Così - con l’incredibile avallo di Washington -, da metà luglio ha scelto di aderire alla «lotta al terrorismo» un po’ a modo suo. In cambio della possibilità per i caccia americani di usare la base di Incirlik per i raid contro l’Isis, Erdogan ha aggiunto di suo il regolamento dei conti con i curdi del Pkk: per non farsi scavalcare a destra dal Mhp (e prima che i curdi diventassero troppo forti al di là del confine siriano) ha riaperto la guerra, andando a bombardare il Pkk anche sulle montagne del Kurdistan iracheno. L’agenzia ufficiale Anadolu sbandiera già 900 guerriglieri uccisi nelle operazioni militari tra la Turchia e l’Iraq dal 22 luglio a oggi. Ma è ovvio che anche i curdi non stanno a guardare: sono praticamente quotidiane le notizie di attacchi a convogli militari turchi (anche se raccontare questa guerra è assolutamente vietato ad Ankara: due cronisti inglesi di Vice che stavano provando a farlo sono stati arrestati l’altro giorno).
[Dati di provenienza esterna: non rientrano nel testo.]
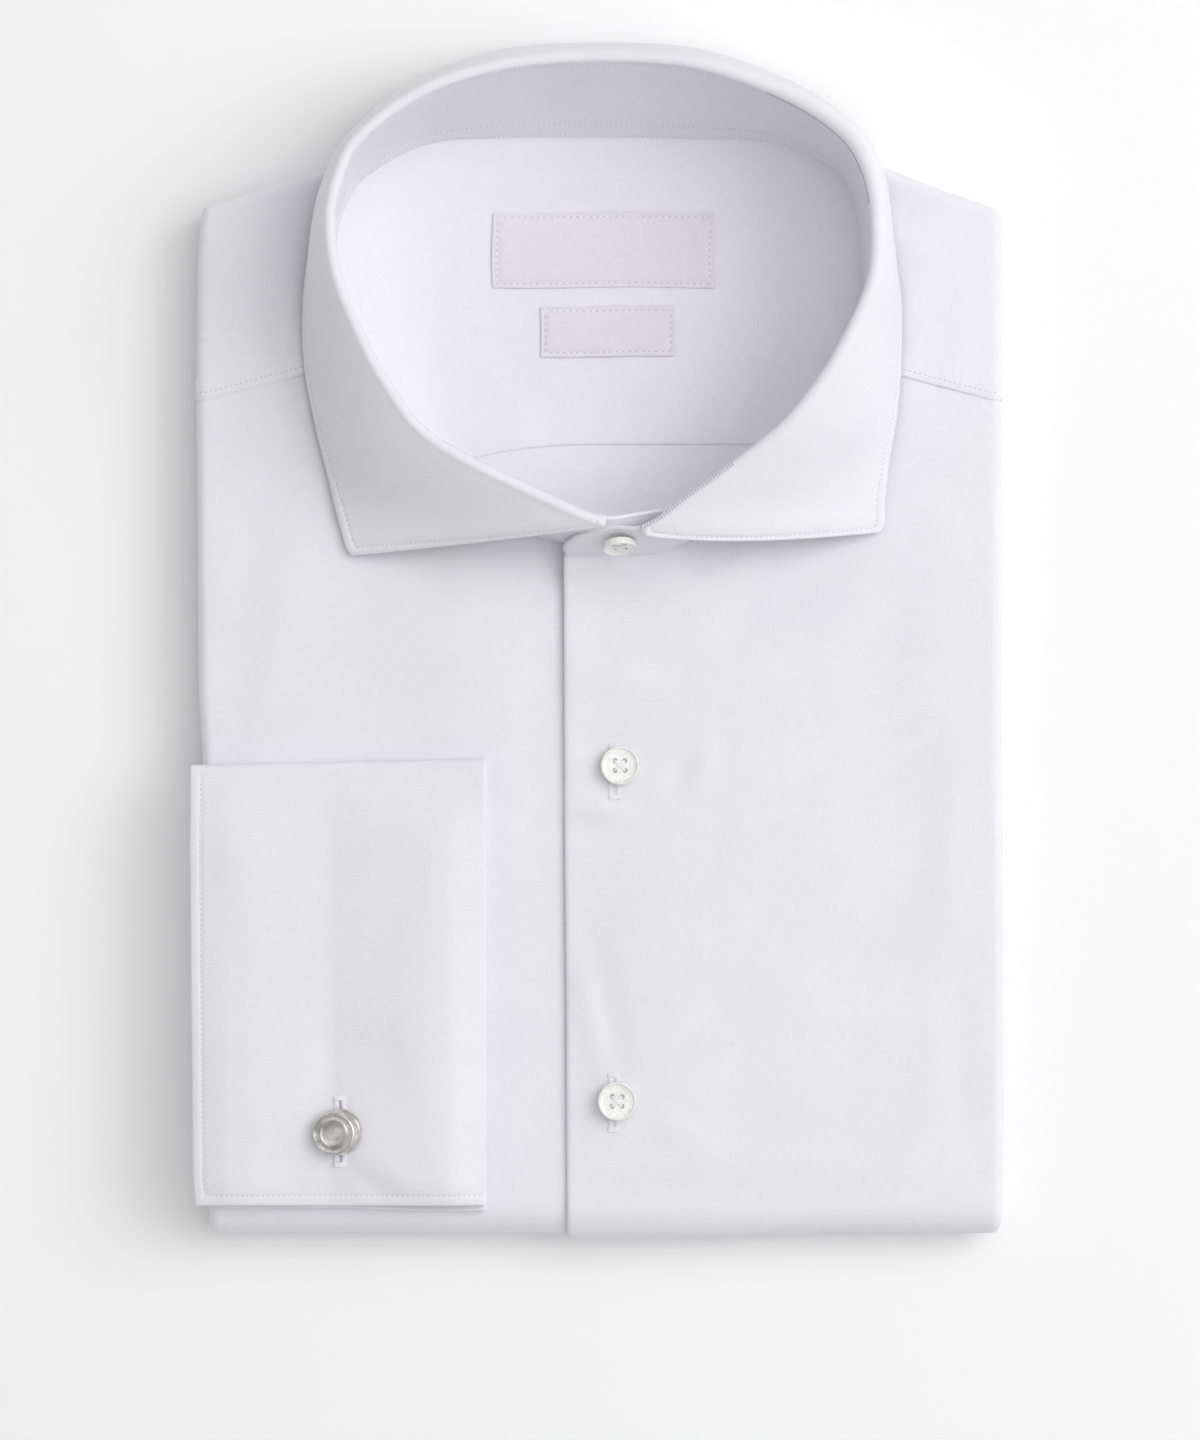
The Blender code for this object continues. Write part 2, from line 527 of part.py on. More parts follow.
def cuff_lift(x, y):
    """Extra height of the cuff where it lies over the link's toggle."""
    away = np.hypot(x - LINK[0], y - LINK[1]) / LINK_REACH
    return LINK_LIFT * np.where(away < 1, 0.5 + 0.5 * np.cos(math.pi * np.minimum(away, 1)), 0.0)


def slot_cutter(name, centre, size, low, high):
    """Round-ended cutter that stands through the cuff."""
    half = size[0] / 2
    reach = size[1] / 2 - half
    turn = np.linspace(0, math.pi, 7)
    ring = [(centre[0] + half * math.cos(a), centre[1] + reach + half * math.sin(a)) for a in turn]
    ring += [(centre[0] - half * math.cos(a), centre[1] - reach - half * math.sin(a)) for a in turn]
    count = len(ring)
    points = [(x, y, low) for x, y in ring] + [(x, y, high) for x, y in ring]
    faces = [tuple(range(count)), tuple(range(2 * count - 1, count - 1, -1))]
    faces += [(i, (i + 1) % count, (i + 1) % count + count, i + count) for i in range(count)]
    made = solid(name, points, faces, ((0.5, 0.5, 0.5), 0.5))
    made.hide_render = True
    made.display_type = "WIRE"
    return made


def cuff():
    """Double cuff: a wall turned back at the hand, bent round the long fold, ends kissing."""
    level = CORE_TOP + PANEL + GAP + CUFF_HALF
    shared = np.array([-96.0, -86.0, -79.0, -71.9, -65.0, -58.0, -47.0])
    hand = np.linspace(math.pi / 2, -math.pi / 2, 5)[1:-1]
    straight = np.array([0, 7.0, 13.0, 20.5, 28.0, 35.0, 47.0, 75.0, 110.0])
    long_fold = np.linspace(0, math.pi, 6)
    fold_middle = (CUFF_HALF + CUFF_INSIDE) / 2
    grids = []
    for face in (0.0, PLY):
        bend = (CUFF_HALF - CUFF_INSIDE) / 2 - face
        end_x = CUFF_HAND - (CUFF_HALF - CUFF_INSIDE) / 2
        run = len(shared) + 2
        count_u = 2 * run + len(hand)
        half = np.concatenate([np.full(run, CUFF_HALF - face), fold_middle + bend * np.sin(hand),
                               np.full(run, CUFF_INSIDE + face)])
        over = np.concatenate([np.zeros(run), bend * np.cos(hand), np.zeros(run)])
        lines = []
        for side in (-1, 1):                         # lower layers, then upper layers
            steps = straight if side < 0 else straight[::-1]
            for step in steps:
                lines.append((side, step, None))
            if side < 0:
                lines += [(0, None, a) for a in long_fold]
        grid = np.zeros((count_u, len(lines), 3))
        for j, (side, step, a) in enumerate(lines):
            y_row = CUFF_TOP[0] - CUFF_HALF if step is None else CUFF_END + step - 0.9 * (side < 0)
            free = np.interp(y_row, CUFF_LEFT[:, 0], CUFF_LEFT[:, 1])
            if side < 0:
                free = CUFF_INNER - 0.6
            if side == 0:
                free += (CUFF_INNER - 0.6 - free) * (1 - a / math.pi)
            x = np.concatenate([[free], shared, np.full(len(hand) + 2, end_x), shared[::-1],
                                [CUFF_INNER]]) + over
            top_y = np.interp(x, [CUFF_LEFT[-1, 1], CUFF_HAND], CUFF_TOP) - CUFF_HALF
            if side == 0:
                y = top_y + half * math.sin(a)
                z = level - half * math.cos(a)
            else:
                y = np.full(count_u, y_row)
                z = level + side * half
            z = z + cuff_lift(x, y)
            grid[:, j] = np.stack([x, y, z], -1)
        grids.append(grid)
    made = wall("cuff", grids[0], grids[1], ((0.76, 0.76, 0.80), 0.72))
    cutter = slot_cutter("buttonhole_cutter", LINK, SLOT, CORE_TOP, CORE_TOP + 20.0)
    cut = made.modifiers.new("buttonhole", "BOOLEAN")
    cut.operation = "DIFFERENCE"
    cut.solver = "EXACT"
    cut.object = cutter


def sleeve():
    """Flattened sleeve: out of the cuff, over the pack's side and down it."""
    ys = np.linspace(-154.0, -38.0, 9)
    level = CORE_TOP + PANEL + GAP + CUFF_HALF
    grids = []
    for face in (0.0, SLEEVE_WALL):
        radius = EDGE_ROUND - face
        lines = []
        side = side_x(LEFT_SIDE, ys) - SLEEVE_WALL - 0.5
        top = level + SLEEVE_WALL / 2
        middle = side + EDGE_ROUND
        for x in (CUFF_INNER - 0.5, CUFF_INNER - 1.4):
            lines.append(np.stack([np.full(len(ys), x), ys, np.full(len(ys), top - face)], -1))
        for a in np.linspace(0, math.pi / 2, 5):
            lines.append(np.stack([middle - radius * math.sin(a), ys,
                                   np.full(len(ys), top - EDGE_ROUND + radius * math.cos(a))], -1))
        for z in (12.0, 6.0, 0.8):
            lines.append(np.stack([side + face, ys, np.full(len(ys), z)], -1))
        grids.append(np.stack(lines))
    wall("sleeve", grids[0], grids[1], ((0.74, 0.74, 0.78), 0.75))


def turned(name, rows, segments, finish, origin=BOX_CENTRE):
    """Loft of round sections. columns of rows: centre x, y, z, radius, tilt about y in degrees."""
    turn = np.linspace(0, 2 * math.pi, segments, endpoint=False)
    points = []
    for x, y, z, radius, tilt in rows:
        lean = math.radians(tilt)
        across = radius * np.cos(turn)
        points.append(np.stack([x + across * math.cos(lean), y + radius * np.sin(turn),
                                z - across * math.sin(lean)], -1))
    points = np.concatenate(points)
    ids = np.arange(segments)
    after = np.roll(ids, -1)
    faces = [tuple(ids[::-1].tolist())]
    for k in range(len(rows) - 1):
        a = k * segments
        faces += np.stack([ids + a, after + a, after + a + segments, ids + a + segments], -1).tolist()
    faces.append(tuple((ids + (len(rows) - 1) * segments).tolist()))
    return solid(name, points, faces, finish, origin)


def button(name, radius, place):
    """Four-hole button with a raised rim, turned about its own axis and put in place."""
    rows = [(0, 0, height * BUTTON_HEIGHT, share * radius, 0) for share, height in BUTTON_PROFILE]
    made = turned(name, rows, 24, ((0.80, 0.81, 0.76), 0.25), (0.0, 0.0, 0.0))
    holes = []
    faces = []
    count = HOLE_SIDES
    turn = np.linspace(0, 2 * math.pi, count, endpoint=False)
    for sx in (-0.5, 0.5):
        for sy in (-0.5, 0.5):
            base = len(holes)
            for z in (-1.0, BUTTON_HEIGHT + 1.0):
                for a in turn:
                    holes.append((sx * HOLE_PITCH + HOLE_RADIUS * math.cos(a),
                                  sy * HOLE_PITCH + HOLE_RADIUS * math.sin(a), z))
            faces.append(tuple(range(base + count - 1, base - 1, -1)))
            faces.append(tuple(range(base + count, base + 2 * count)))
            faces += [(base + i, base + (i + 1) % count, base + (i + 1) % count + count,
                       base + i + count) for i in range(count)]
    cutter = solid(name + "_holes", holes, faces, ((0.5, 0.5, 0.5), 0.5), (0.0, 0.0, 0.0))
    cutter.hide_render = True
    cutter.display_type = "WIRE"
    cut = made.modifiers.new("holes", "BOOLEAN")
    cut.operation = "DIFFERENCE"
    cut.solver = "EXACT"
    cut.object = cutter
    for thing in (made, cutter):
        thing.matrix_world = Matrix.Translation(-Vector(BOX_CENTRE) * MM) @ place


def buttons():
    """Two buttons on the over front, and the collar button on the over tab."""
    for number, (x, y) in enumerate(FRONT_BUTTONS, 1):
        base = CORE_TOP + 2 * PANEL + SHANK
        button(f"front_button_{number}", BUTTON_RADIUS, Matrix.Translation(Vector((x, y, base)) * MM))
    tab = collar_run(np.array([23.2, 23.3, 23.4]))
    foot = tab[1, 0:3]
    head = tab[1, 3:6] - [0, 0, STAND_DROP]
    up = Vector(head - foot).normalized()
    along = Vector((*(tab[0, 0:2] - tab[2, 0:2]), 0.0)).normalized()
    out = along.cross(up).normalized()
    if out.y > 0:
        out = -out
    along = up.cross(out)
    middle = Vector(foot + (head - foot) * COLLAR_BUTTON_RISE) + out * (BAND + 0.8 + SHANK + 0.2)
    turn = Matrix((along, up, out)).transposed().to_4x4()
    button("collar_button", COLLAR_BUTTON_RADIUS, Matrix.Translation(middle * MM) @ turn)


def cufflink():
    """Link: a face turned in one with its post, and the toggle under the cuff."""
    steel = ((0.55, 0.55, 0.54), 0.3, 1.0)
    x, y = LINK
    base = CORE_TOP + PANEL + GAP
    turned("cufflink_toggle", [(x, y, base, 0.9 * TOGGLE_RADIUS, 0),
                               (x, y, base + 0.3, TOGGLE_RADIUS, 0),
                               (x, y, base + 0.9, TOGGLE_RADIUS, 0),
                               (x, y, base + TOGGLE_HEIGHT, 0.9 * TOGGLE_RADIUS, 0)], 24, steel)
    top = base + 2 * CUFF_HALF + LINK_LIFT
    rows = [(x, y, base + TOGGLE_HEIGHT + GAP, POST_RADIUS, 0), (x, y, top + GAP, POST_RADIUS, 0)]
    rows += [(x + dx, y + dy, top + height, share * LINK_FACE_RADIUS, tilt)
             for dx, dy, height, share, tilt in LINK_PROFILE]
    turned("cufflink_face", rows, 28, steel)


def labels():
    """Two bare woven labels, made from the inner yoke's points and moved out."""
    for name, (x0, x1, y0, y1) in LABELS.items():
        x, y = np.meshgrid(np.linspace(x0, x1, 9), np.linspace(y0, y1, 4))
        low = hidden_top(x, y) + PANEL + GAP
        outer = np.stack([x, y, low + LABEL_WALL], -1)
        wall(name, outer, np.stack([x, y, low], -1), ((0.78, 0.78, 0.82), 0.5))


folded_layers()
fronts()
yoke()
inside_panel("yoke_lining", np.array([57.7, 66, 76, 87, 97, 107, 116, 124, 130, 135, 138.5,
                                      141.3]), ((0.72, 0.72, 0.77), 0.75))
inside_panel("back", np.array([33.0, 36.5, 41.0, 46.0, 52.0, 57.4]), ((0.72, 0.72, 0.77), 0.75))
collar()
cuff()
sleeve()
buttons()
cufflink()
labels()
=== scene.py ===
import math

import bpy
import numpy as np
from mathutils import Matrix, Vector


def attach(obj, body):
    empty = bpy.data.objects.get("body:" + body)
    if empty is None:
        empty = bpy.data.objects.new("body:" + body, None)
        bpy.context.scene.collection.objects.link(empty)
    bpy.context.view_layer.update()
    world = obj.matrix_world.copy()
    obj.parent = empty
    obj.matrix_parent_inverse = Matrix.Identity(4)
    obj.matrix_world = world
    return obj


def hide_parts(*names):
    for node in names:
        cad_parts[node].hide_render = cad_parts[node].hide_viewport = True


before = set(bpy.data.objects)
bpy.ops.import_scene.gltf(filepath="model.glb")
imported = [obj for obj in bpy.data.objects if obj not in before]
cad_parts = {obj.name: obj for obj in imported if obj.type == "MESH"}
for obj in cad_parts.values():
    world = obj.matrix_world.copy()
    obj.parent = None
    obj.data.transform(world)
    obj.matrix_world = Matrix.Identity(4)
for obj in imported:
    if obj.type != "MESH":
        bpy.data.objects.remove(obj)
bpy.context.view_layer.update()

# ----------------------------------------
# Hidden folds. The back, the side panels, the spare sleeve and the tails of a white cotton shirt,
# folded behind the fronts. Only their stacked folds show, down both sides of the pack.
MM = 0.001
BOX_CENTRE = np.array([0.2, 1.4, 0.0])      # lengths are millimetres, taken from this point
NECK = np.array([0.4, 83.0])                # middle of the neck opening
CORE_TOP, WELL_FLOOR = 17.0, 5.0            # hidden layers, and their well inside the neck
NECK_DISH = 28.0                            # the shoulders sink to the neck seam in this width
ROLL_Y = -156.9                             # the fold at the bottom of the pack
GAP = 0.3                                   # air between two layers

# The collar, from the under tab round the back to the over tab.
# columns: seam x, y, z (foot of the band), fold x, y, z (crest), edge x, y, z (edge of the fall)
STATIONS = np.array([
    (16.1, 29.8, 17.3, 15.0, 37.4, 40.0, -60.0, 24.0, 21.0),
    (0.1, 29.3, 17.3, 2.0, 35.4, 44.0, -68.7, 25.1, 21.0),
    (-19.0, 32.0, 17.3, -13.7, 41.4, 46.0, -72.4, 35.0, 21.0),
    (-48.0, 44.2, 17.3, -44.1, 56.9, 49.5, -75.3, 46.5, 21.0),
    (-63.3, 57.4, 16.5, -56.4, 71.4, 50.5, -79.1, 61.5, 20.5),
    (-70.9, 75.7, 15.3, -64.9, 87.3, 51.5, -82.3, 79.2, 19.5),
    (-74.0, 95.5, 13.8, -70.4, 102.0, 52.0, -82.4, 98.1, 18.5),
    (-73.3, 113.0, 12.6, -72.0, 116.8, 52.0, -79.7, 115.2, 17.3),
    (-70.0, 124.5, 11.5, -69.3, 129.3, 51.0, -76.0, 129.0, 16.6),
    (-63.5, 132.3, 10.5, -64.0, 138.5, 50.0, -70.5, 139.8, 13.5),
    (-47.2, 140.7, 8.6, -47.6, 150.6, 48.0, -54.8, 155.6, 5.0),
    (-24.7, 142.2, 7.6, -25.8, 157.8, 46.0, -29.0, 167.0, 2.6),
    (-0.2, 142.2, 7.3, -0.2, 160.1, 45.0, -0.2, 169.4, 2.0),
    (26.0, 141.9, 7.6, 26.0, 158.2, 46.0, 28.9, 167.4, 2.6),
    (48.5, 140.9, 8.6, 49.4, 150.0, 48.0, 56.6, 156.0, 5.0),
    (65.9, 133.5, 10.5, 65.4, 139.8, 50.0, 72.8, 140.6, 13.5),
    (71.8, 125.0, 11.5, 72.0, 130.0, 51.0, 78.8, 130.0, 16.6),
    (73.7, 113.0, 12.6, 74.6, 117.6, 52.0, 81.5, 115.7, 17.3),
    (74.2, 96.9, 13.8, 74.1, 101.5, 52.0, 84.8, 98.1, 18.5),
    (71.4, 77.1, 15.3, 68.1, 86.4, 51.5, 85.0, 79.2, 19.5),
    (64.0, 58.8, 16.5, 59.6, 72.0, 50.5, 83.8, 64.3, 20.5),
    (50.2, 44.6, 17.3, 47.9, 58.6, 49.5, 81.8, 53.0, 21.0),
    (27.0, 30.6, 18.6, 25.4, 41.7, 46.0, 80.2, 41.5, 21.0),
    (13.2, 25.6, 18.8, 11.9, 32.7, 44.0, 78.0, 31.2, 21.0),
    (-8.3, 24.0, 18.8, -8.8, 28.4, 35.0, 60.0, 30.0, 21.0),
])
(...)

In più c’è l’altra idea brillante di Erdogan: creare una «zona cuscinetto» in un territorio oltre il confine siriano da ripulire dall’Isis, in cui spedire i profughi che si trovano oggi in Turchia. Come se nel Nord della Siria - anche tolto di mezzo l’Isis - oggi ci fosse qualcuno in grado di controllare qualcosa.

Mettetevi - allora - nei panni di un profugo siriano: con una prospettiva del genere, voi restereste nel Sudest della Turchia o provereste con qualsiasi mezzo a raggiungere l’Europa Centrale? Questo è quanto sta succedendo ed Erdogan non ha alcun interesse a scoraggiare l’esodo di massa dalle spiagge di Bodrum o lungo la rotta dei Balcani. Anche perché - forse - alla «zona cuscinetto» non ci crede nemmeno lui e questo modo di alleggerire la situazione insostenibile dei campi profughi turchi è molto più comodo.

Ma la domanda sulla Turchia resta sempre la stessa: come è possibile che sulla questione siriana la Nato lasci muovere un Paese membro dell’alleanza in una maniera così spregiudicata, e senza che nessuno gli chieda di rendere conto delle conseguenze delle sue azioni? Non c’è soluzione all’emergenza migranti senza la pace in Siria, è vero. Ma se la si vuole ottenere due parole ad Ankara un giorno bisognerà anche cominciare a dirle.